Description of the task: Quote every line from the top of the listing down to and including the line that contains "band_thk = 2; // [1:0.5:3]".

Dataset section:
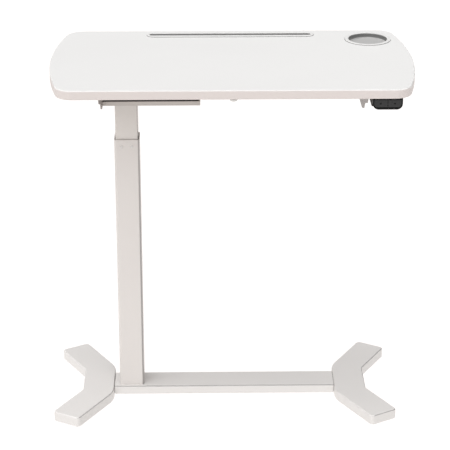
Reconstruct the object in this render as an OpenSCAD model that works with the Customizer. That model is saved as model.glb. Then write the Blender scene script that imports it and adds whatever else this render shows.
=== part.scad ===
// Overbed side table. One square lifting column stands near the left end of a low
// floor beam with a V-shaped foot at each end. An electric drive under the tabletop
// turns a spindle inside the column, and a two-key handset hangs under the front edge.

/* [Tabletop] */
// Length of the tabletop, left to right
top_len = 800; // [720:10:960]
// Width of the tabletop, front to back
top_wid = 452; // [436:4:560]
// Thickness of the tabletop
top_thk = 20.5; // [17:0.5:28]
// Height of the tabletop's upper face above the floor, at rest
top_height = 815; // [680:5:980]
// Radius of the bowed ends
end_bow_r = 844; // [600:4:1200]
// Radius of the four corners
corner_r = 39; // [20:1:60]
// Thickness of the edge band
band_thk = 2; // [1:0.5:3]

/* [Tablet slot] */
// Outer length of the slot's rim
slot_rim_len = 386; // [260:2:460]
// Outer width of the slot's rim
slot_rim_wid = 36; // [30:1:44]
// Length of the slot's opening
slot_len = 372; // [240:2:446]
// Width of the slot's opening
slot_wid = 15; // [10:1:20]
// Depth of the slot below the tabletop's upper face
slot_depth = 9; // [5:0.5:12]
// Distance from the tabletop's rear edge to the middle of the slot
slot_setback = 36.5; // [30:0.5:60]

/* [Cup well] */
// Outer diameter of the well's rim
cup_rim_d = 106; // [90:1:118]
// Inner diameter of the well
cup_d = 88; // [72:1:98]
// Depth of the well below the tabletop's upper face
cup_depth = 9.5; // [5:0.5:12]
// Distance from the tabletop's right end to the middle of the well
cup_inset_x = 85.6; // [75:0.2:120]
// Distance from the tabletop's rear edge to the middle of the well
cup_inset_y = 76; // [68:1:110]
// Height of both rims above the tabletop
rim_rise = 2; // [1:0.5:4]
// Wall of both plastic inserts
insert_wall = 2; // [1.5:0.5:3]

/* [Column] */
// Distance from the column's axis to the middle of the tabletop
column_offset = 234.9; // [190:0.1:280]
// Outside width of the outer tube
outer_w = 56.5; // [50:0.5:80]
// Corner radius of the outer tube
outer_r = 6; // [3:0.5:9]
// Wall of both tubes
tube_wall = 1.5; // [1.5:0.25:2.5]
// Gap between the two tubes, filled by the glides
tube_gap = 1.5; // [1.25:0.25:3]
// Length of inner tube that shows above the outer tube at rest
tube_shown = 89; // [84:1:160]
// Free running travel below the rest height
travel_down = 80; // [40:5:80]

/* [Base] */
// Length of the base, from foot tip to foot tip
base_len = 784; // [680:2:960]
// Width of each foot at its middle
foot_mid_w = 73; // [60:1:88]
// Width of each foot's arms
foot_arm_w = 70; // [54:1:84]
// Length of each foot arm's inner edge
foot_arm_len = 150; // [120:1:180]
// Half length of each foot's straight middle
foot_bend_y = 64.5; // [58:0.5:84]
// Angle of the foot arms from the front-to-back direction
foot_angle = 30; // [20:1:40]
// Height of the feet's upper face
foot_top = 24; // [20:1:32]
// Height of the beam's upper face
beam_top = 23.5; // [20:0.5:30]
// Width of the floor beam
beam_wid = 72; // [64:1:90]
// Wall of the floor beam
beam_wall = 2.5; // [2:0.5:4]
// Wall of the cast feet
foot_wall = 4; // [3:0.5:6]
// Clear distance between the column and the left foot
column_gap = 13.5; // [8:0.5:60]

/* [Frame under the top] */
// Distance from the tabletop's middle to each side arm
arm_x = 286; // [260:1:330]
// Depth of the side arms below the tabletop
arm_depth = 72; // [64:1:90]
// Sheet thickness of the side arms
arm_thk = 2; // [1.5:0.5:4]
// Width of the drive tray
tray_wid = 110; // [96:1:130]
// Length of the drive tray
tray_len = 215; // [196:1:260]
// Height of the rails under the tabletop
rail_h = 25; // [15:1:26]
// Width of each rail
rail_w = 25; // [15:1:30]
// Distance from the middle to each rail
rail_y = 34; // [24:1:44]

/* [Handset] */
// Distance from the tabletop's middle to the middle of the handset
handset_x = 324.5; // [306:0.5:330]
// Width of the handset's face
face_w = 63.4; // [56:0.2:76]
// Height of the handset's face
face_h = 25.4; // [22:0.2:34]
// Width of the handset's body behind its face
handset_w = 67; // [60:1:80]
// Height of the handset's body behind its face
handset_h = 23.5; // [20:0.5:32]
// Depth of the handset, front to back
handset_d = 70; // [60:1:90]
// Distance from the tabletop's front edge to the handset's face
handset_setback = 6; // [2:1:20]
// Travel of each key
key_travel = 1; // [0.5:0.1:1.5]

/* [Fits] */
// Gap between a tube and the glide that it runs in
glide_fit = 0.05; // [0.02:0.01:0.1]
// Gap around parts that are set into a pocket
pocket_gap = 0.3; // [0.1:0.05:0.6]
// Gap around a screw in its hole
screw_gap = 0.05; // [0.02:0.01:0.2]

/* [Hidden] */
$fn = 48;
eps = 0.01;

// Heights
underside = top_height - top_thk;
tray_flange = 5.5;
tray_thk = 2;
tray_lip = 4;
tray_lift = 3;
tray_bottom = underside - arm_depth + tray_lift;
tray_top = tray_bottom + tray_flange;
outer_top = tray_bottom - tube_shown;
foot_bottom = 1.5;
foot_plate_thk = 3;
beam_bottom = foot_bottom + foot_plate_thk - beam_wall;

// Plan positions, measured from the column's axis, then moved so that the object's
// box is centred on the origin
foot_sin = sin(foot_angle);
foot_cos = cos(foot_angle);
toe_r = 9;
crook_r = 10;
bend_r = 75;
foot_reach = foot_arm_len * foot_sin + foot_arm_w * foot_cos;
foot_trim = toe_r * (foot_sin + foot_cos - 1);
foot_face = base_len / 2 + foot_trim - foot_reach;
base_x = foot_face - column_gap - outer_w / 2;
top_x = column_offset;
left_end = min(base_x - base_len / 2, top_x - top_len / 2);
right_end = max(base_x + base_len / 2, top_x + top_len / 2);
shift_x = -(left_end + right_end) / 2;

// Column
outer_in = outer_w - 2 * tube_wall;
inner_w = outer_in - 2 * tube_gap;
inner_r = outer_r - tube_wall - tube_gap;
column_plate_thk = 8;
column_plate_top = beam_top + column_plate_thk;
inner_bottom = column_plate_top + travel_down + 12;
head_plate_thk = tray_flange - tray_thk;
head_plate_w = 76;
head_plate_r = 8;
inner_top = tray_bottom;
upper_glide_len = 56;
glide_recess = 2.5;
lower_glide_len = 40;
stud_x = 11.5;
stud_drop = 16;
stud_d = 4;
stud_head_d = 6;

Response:
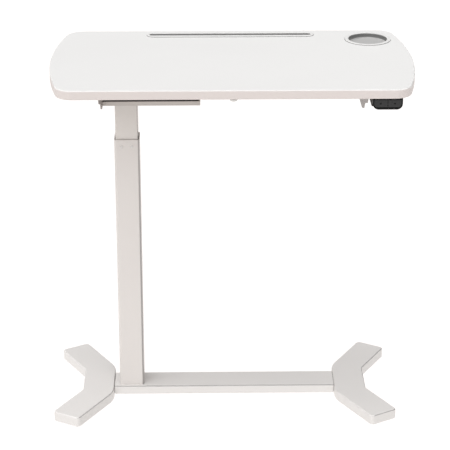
Reconstruct the object in this render as an OpenSCAD model that works with the Customizer. That model is saved as model.glb. Then write the Blender scene script that imports it and adds whatever else this render shows.
=== part.scad ===
// Overbed side table. One square lifting column stands near the left end of a low
// floor beam with a V-shaped foot at each end. An electric drive under the tabletop
// turns a spindle inside the column, and a two-key handset hangs under the front edge.

/* [Tabletop] */
// Length of the tabletop, left to right
top_len = 800; // [720:10:960]
// Width of the tabletop, front to back
top_wid = 452; // [436:4:560]
// Thickness of the tabletop
top_thk = 20.5; // [17:0.5:28]
// Height of the tabletop's upper face above the floor, at rest
top_height = 815; // [680:5:980]
// Radius of the bowed ends
end_bow_r = 844; // [600:4:1200]
// Radius of the four corners
corner_r = 39; // [20:1:60]
// Thickness of the edge band
band_thk = 2; // [1:0.5:3]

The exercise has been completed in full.